A first attempt that doesn’t quite work is:

(define (revintsto n)
        (if (= n 0) null (cons n (revintsto (- n 1)))))

The problem with this solution is that it is cons-ing the higher number to the front of the result, instead of at the end. Hence, it produces the List of numbers in descending order: (revintsto 5) evaluates to (5 4 3 2 1).

One solution is to reverse the result by composing list-reverse with revintsto:

(define (intsto n) (list-reverse (revintsto n)))

Equivalently, we can use the fcompose procedure from Section 4.2:

(define intsto (fcompose list-reverse revintsto))

Alternatively, we could use list-append to put the high number directly at the end of the List. Since the second operand to list-append must be a List, we use (list n) to make a singleton List containing the value as we did for list-reverse.

(define (intsto n)
        (if (= n 0) null (list-append (intsto (- n 1)) (list n))))

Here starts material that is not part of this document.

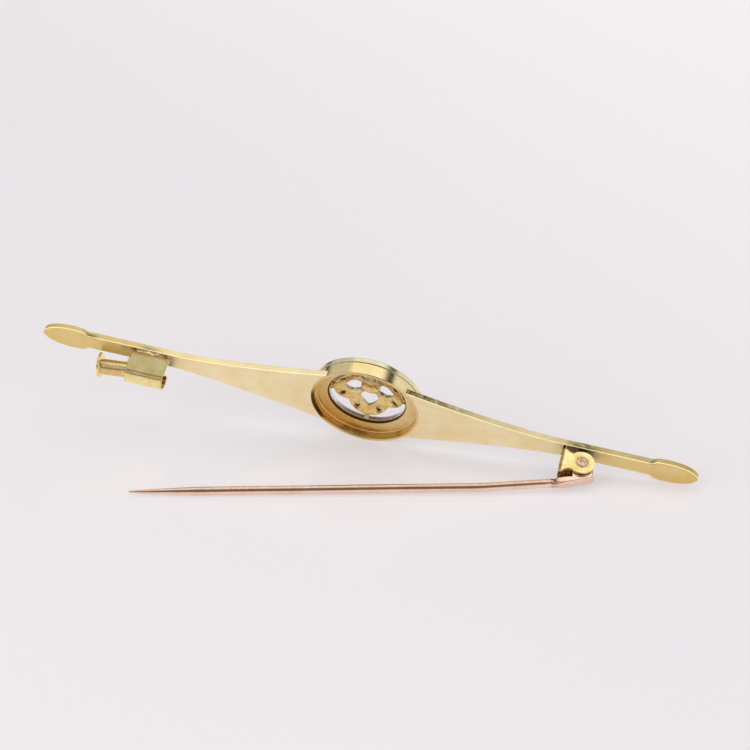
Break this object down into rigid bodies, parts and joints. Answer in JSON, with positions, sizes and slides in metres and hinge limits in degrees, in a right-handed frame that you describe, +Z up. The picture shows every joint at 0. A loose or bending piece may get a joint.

Although all of these procedures are functionally equivalent (for all valid inputs, each function produces exactly the same output), the amount of computing work (and hence the time they take to execute) varies across the implementations. We consider the problem of estimating the running-times of different procedures in Part II.

Exercise 5.70. Define factorial using intsto.


  1. Scheme provides a built-in map procedure. It behaves like this one when passed a procedure and a single List as inputs, but can also work on more than one List input at a time. 

  2. Scheme provides a built-in function filter that behaves like our list-filter procedure. 

  3. There is a built-in procedure append that does this. The built-in append takes any number of Lists as inputs, and appends them all into one List. 

  4. The built-in procedure reverse does this.